**Exercise**: Reproduce the listing verbatim.

**Material**:
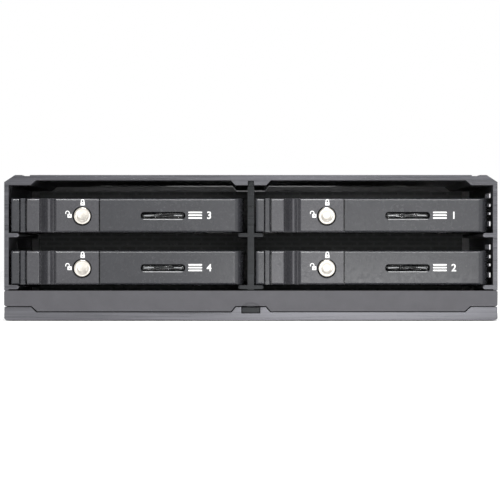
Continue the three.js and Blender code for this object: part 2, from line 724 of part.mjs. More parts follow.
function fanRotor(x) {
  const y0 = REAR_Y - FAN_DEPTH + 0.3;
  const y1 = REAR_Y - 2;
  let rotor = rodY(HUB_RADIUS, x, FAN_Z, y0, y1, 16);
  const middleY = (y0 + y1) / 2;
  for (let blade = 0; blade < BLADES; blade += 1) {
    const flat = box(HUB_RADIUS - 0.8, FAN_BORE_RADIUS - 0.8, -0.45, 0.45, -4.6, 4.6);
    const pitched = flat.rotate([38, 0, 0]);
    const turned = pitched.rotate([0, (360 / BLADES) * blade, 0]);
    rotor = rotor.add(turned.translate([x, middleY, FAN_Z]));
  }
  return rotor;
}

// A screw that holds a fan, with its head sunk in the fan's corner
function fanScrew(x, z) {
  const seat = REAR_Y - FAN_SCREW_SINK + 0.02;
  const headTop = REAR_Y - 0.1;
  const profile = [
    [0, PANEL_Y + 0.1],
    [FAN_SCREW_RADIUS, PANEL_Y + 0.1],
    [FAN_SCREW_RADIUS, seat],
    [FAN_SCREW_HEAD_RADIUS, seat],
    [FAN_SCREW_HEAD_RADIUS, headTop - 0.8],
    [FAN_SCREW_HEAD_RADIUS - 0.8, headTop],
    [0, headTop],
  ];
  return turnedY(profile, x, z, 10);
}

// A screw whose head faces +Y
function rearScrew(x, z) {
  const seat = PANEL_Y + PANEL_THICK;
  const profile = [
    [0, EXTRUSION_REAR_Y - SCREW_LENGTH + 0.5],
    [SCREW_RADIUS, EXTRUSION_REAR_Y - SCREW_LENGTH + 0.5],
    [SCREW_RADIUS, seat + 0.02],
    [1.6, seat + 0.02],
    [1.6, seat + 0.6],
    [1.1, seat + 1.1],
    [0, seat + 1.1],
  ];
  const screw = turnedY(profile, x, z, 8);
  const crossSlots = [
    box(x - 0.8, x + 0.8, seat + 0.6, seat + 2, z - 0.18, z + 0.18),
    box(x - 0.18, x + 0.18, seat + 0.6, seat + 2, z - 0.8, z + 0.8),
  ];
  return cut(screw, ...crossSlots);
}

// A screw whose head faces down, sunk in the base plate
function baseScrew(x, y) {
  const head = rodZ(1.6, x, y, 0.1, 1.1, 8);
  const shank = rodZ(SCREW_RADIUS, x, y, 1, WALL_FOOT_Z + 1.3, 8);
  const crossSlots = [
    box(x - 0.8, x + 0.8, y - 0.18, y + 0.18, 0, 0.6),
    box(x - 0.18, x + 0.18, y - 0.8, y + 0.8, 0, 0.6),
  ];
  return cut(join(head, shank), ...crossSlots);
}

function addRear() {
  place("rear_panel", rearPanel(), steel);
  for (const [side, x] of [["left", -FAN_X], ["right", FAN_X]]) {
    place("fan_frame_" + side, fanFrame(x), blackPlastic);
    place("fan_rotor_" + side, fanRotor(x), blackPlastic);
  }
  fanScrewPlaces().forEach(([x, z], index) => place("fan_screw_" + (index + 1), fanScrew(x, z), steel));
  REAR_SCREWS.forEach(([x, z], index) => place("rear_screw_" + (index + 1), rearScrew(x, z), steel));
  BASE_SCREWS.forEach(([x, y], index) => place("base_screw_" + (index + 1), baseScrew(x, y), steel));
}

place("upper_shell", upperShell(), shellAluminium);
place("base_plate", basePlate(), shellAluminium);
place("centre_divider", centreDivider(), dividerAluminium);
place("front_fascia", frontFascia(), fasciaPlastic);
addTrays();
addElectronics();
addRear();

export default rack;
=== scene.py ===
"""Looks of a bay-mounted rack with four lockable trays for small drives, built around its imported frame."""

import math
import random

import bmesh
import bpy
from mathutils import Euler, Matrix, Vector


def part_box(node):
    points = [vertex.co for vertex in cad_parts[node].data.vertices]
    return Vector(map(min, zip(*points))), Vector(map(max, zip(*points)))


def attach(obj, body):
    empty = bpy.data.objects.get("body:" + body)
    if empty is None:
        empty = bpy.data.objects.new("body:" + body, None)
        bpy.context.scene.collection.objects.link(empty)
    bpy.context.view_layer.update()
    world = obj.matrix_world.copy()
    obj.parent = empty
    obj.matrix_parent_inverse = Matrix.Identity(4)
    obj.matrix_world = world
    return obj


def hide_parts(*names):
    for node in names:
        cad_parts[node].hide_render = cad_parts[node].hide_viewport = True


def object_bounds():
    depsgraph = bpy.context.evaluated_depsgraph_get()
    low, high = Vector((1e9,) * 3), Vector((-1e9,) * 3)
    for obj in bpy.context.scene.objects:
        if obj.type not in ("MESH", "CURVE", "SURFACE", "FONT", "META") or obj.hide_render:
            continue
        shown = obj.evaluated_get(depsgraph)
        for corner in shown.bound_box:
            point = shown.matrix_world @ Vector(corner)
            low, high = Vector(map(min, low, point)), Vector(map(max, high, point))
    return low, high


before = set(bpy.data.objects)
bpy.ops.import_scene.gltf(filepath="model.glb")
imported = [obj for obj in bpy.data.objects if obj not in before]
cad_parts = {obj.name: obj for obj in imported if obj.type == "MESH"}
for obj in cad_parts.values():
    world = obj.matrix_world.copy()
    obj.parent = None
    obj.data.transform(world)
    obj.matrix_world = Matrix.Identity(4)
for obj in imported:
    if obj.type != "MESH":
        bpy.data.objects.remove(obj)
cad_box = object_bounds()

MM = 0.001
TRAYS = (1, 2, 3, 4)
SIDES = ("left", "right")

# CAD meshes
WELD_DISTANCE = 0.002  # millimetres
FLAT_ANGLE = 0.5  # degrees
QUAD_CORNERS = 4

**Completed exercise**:
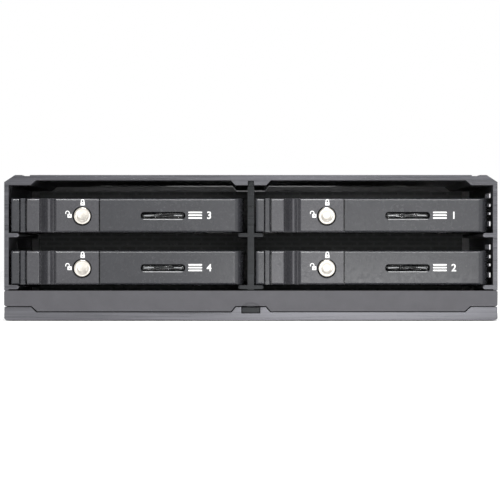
Continue the three.js and Blender code for this object: part 2, from line 724 of part.mjs. More parts follow.
function fanRotor(x) {
  const y0 = REAR_Y - FAN_DEPTH + 0.3;
  const y1 = REAR_Y - 2;
  let rotor = rodY(HUB_RADIUS, x, FAN_Z, y0, y1, 16);
  const middleY = (y0 + y1) / 2;
  for (let blade = 0; blade < BLADES; blade += 1) {
    const flat = box(HUB_RADIUS - 0.8, FAN_BORE_RADIUS - 0.8, -0.45, 0.45, -4.6, 4.6);
    const pitched = flat.rotate([38, 0, 0]);
    const turned = pitched.rotate([0, (360 / BLADES) * blade, 0]);
    rotor = rotor.add(turned.translate([x, middleY, FAN_Z]));
  }
  return rotor;
}

// A screw that holds a fan, with its head sunk in the fan's corner
function fanScrew(x, z) {
  const seat = REAR_Y - FAN_SCREW_SINK + 0.02;
  const headTop = REAR_Y - 0.1;
  const profile = [
    [0, PANEL_Y + 0.1],
    [FAN_SCREW_RADIUS, PANEL_Y + 0.1],
    [FAN_SCREW_RADIUS, seat],
    [FAN_SCREW_HEAD_RADIUS, seat],
    [FAN_SCREW_HEAD_RADIUS, headTop - 0.8],
    [FAN_SCREW_HEAD_RADIUS - 0.8, headTop],
    [0, headTop],
  ];
  return turnedY(profile, x, z, 10);
}

// A screw whose head faces +Y
function rearScrew(x, z) {
  const seat = PANEL_Y + PANEL_THICK;
  const profile = [
    [0, EXTRUSION_REAR_Y - SCREW_LENGTH + 0.5],
    [SCREW_RADIUS, EXTRUSION_REAR_Y - SCREW_LENGTH + 0.5],
    [SCREW_RADIUS, seat + 0.02],
    [1.6, seat + 0.02],
    [1.6, seat + 0.6],
    [1.1, seat + 1.1],
    [0, seat + 1.1],
  ];
  const screw = turnedY(profile, x, z, 8);
  const crossSlots = [
    box(x - 0.8, x + 0.8, seat + 0.6, seat + 2, z - 0.18, z + 0.18),
    box(x - 0.18, x + 0.18, seat + 0.6, seat + 2, z - 0.8, z + 0.8),
  ];
  return cut(screw, ...crossSlots);
}

// A screw whose head faces down, sunk in the base plate
function baseScrew(x, y) {
  const head = rodZ(1.6, x, y, 0.1, 1.1, 8);
  const shank = rodZ(SCREW_RADIUS, x, y, 1, WALL_FOOT_Z + 1.3, 8);
  const crossSlots = [
    box(x - 0.8, x + 0.8, y - 0.18, y + 0.18, 0, 0.6),
    box(x - 0.18, x + 0.18, y - 0.8, y + 0.8, 0, 0.6),
  ];
  return cut(join(head, shank), ...crossSlots);
}

function addRear() {
  place("rear_panel", rearPanel(), steel);
  for (const [side, x] of [["left", -FAN_X], ["right", FAN_X]]) {
    place("fan_frame_" + side, fanFrame(x), blackPlastic);
    place("fan_rotor_" + side, fanRotor(x), blackPlastic);
  }
  fanScrewPlaces().forEach(([x, z], index) => place("fan_screw_" + (index + 1), fanScrew(x, z), steel));
  REAR_SCREWS.forEach(([x, z], index) => place("rear_screw_" + (index + 1), rearScrew(x, z), steel));
  BASE_SCREWS.forEach(([x, y], index) => place("base_screw_" + (index + 1), baseScrew(x, y), steel));
}

place("upper_shell", upperShell(), shellAluminium);
place("base_plate", basePlate(), shellAluminium);
place("centre_divider", centreDivider(), dividerAluminium);
place("front_fascia", frontFascia(), fasciaPlastic);
addTrays();
addElectronics();
addRear();

export default rack;
=== scene.py ===
"""Looks of a bay-mounted rack with four lockable trays for small drives, built around its imported frame."""

import math
import random

import bmesh
import bpy
from mathutils import Euler, Matrix, Vector


def part_box(node):
    points = [vertex.co for vertex in cad_parts[node].data.vertices]
    return Vector(map(min, zip(*points))), Vector(map(max, zip(*points)))


def attach(obj, body):
    empty = bpy.data.objects.get("body:" + body)
    if empty is None:
        empty = bpy.data.objects.new("body:" + body, None)
        bpy.context.scene.collection.objects.link(empty)
    bpy.context.view_layer.update()
    world = obj.matrix_world.copy()
    obj.parent = empty
    obj.matrix_parent_inverse = Matrix.Identity(4)
    obj.matrix_world = world
    return obj


def hide_parts(*names):
    for node in names:
        cad_parts[node].hide_render = cad_parts[node].hide_viewport = True


def object_bounds():
    depsgraph = bpy.context.evaluated_depsgraph_get()
    low, high = Vector((1e9,) * 3), Vector((-1e9,) * 3)
    for obj in bpy.context.scene.objects:
        if obj.type not in ("MESH", "CURVE", "SURFACE", "FONT", "META") or obj.hide_render:
            continue
        shown = obj.evaluated_get(depsgraph)
        for corner in shown.bound_box:
            point = shown.matrix_world @ Vector(corner)
            low, high = Vector(map(min, low, point)), Vector(map(max, high, point))
    return low, high


before = set(bpy.data.objects)
bpy.ops.import_scene.gltf(filepath="model.glb")
imported = [obj for obj in bpy.data.objects if obj not in before]
cad_parts = {obj.name: obj for obj in imported if obj.type == "MESH"}
for obj in cad_parts.values():
    world = obj.matrix_world.copy()
    obj.parent = None
    obj.data.transform(world)
    obj.matrix_world = Matrix.Identity(4)
for obj in imported:
    if obj.type != "MESH":
        bpy.data.objects.remove(obj)
cad_box = object_bounds()

MM = 0.001
TRAYS = (1, 2, 3, 4)
SIDES = ("left", "right")

# CAD meshes
WELD_DISTANCE = 0.002  # millimetres
FLAT_ANGLE = 0.5  # degrees
QUAD_CORNERS = 4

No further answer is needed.